La derrota tiene su defensa desde el punto de vista sicológico. La mejor pedagogía. Una preparación para cambiar el futuro, para que se sepa continuar, porque, en cada fracaso, quien lo ha sufrido es quien decide si su derrota es el final definitivo o solo un simple intermedio en el drama de la vida. No abandonar y como en la ruleta, vuelve y juega. El triunfador eleva su ego y su vanidad, al paso que el derrotado lo rebaja; la derrota nos induce a creer que ella conlleva una injusticia y a repararla. Al derrotado lo imaginamos sincero, porque, como escribió La Fontaine, la derrota invoca “algo de inocencia”. El triunfo es inhibidor de reflexiones, mientras la derrota lo es generadora de estas. Algo muy distinto funciona en el alma del uno y del otro: la victoria deja el alma intacta en su tranquilidad, mientras que la derrota es una herida en el corazón que exige un esfuerzo de autocuración. La victoria ratifica en lo mismo a su usufructuario, mientras que el revés impone cambios; en el futuro el victorioso será previsible mientras que el derrotado no.
La frase de Samuel Beckett: “Empieza otra vez, fracasa otra vez. Fracasa mejor”. Algún gracioso-pero con seriedad y con base en esta máxima-, acuñó la muy válidas expresión “el fracaso favorito”. Es decir, el que mejor nos alecciona. En ese sentido, Annie Duke, estadounidense que en 2004 ganó el brazalete de la WOSP, “ Serie Mundial de Póquer”, y que venció a 234 participantes y se coronó como la campeona mundial de ese juego, nos enseña. Alguien dirá que fue porque la mujer engaña mejor que el hombre, pero yo pienso que es porque la mujer conoce mejor la sicología del varón, asunto muy importante en ese “deporte”. Será como lo dijo alguien: ese perro es muy mal jugador de póquer; preguntado por qué, respondió: porque menea de lado a lado la cola cuando le llega un buen juego, y mete el rabo entre las patas cuando las cartas son muy pobres. La reflexión de Duke es seria. En su libro “Decide y apuesta”, recomienda hablar, no de fracasos sino de resultados.
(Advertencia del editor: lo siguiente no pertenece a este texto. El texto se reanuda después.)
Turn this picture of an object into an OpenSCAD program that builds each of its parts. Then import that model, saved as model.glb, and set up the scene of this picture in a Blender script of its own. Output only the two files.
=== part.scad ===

Y analizarlos muy bien, por sus escondidas enseñanzas. Así, perder jugando bien pero a causa de la mala suerte, nos puede llevar a desechar lo correcto en el futuro; y al contrario, ganar con errores por causa de la buena suerte, nos puede llevar a insistir en ellos con tristes resultados.
La derrota puede ser un viaje al silencio y a la humildad, como invitación a perfeccionarnos, a conocernos a nosotros mismos, para aceptar nuestros errores. Colocados en la necesaria espera para la reconstrucción de lo perdido, nos incitará a cultivar el arte de la paciencia. Joseph Campbell, el gran mitólogo, lo expresó con sencillez: “Hay que saber caer, algo que también podemos aprender”. La derrota tiene pasajes poéticos mientras la victoria es pedregosa y prosa; aquella invoca un dejo de romanticismo, mientras esta última es complaciente y narcisista. Iván Morris, autor de un digno y raro libro, “La Nobleza del Fracaso”, sobre la cultura japonesa, eleva así a uno de sus biografiados: “El príncipe Yamato Takeru, arquetipo del eterno héroe japonés, solitario y patético…, derrotado…(vivió) en el siglo de las inscripciones enigmáticas”. La derrota puede ser una enigmática inscripción que debemos descifrar.
Marguerite Yourcenar sentenció: “hay un momento en que la vida de todo hombre será una derrota aceptada”. Me imagino que ese momento podría ser el de la muerte, pero solo para un ateo u otro agnóstico. Stalin, gran ateo, le dijo a Roosevelt: al final, la gran triunfadora es la muerte. Pero, para aquellos que creemos que sí hay una promesa más allá de esta vida, toda vida humana será también después. Seguirá siendo para alcanzar, por nuestras propias acciones el cumplimiento de una señal posterior; señal pequeña pero exigida desde el universo.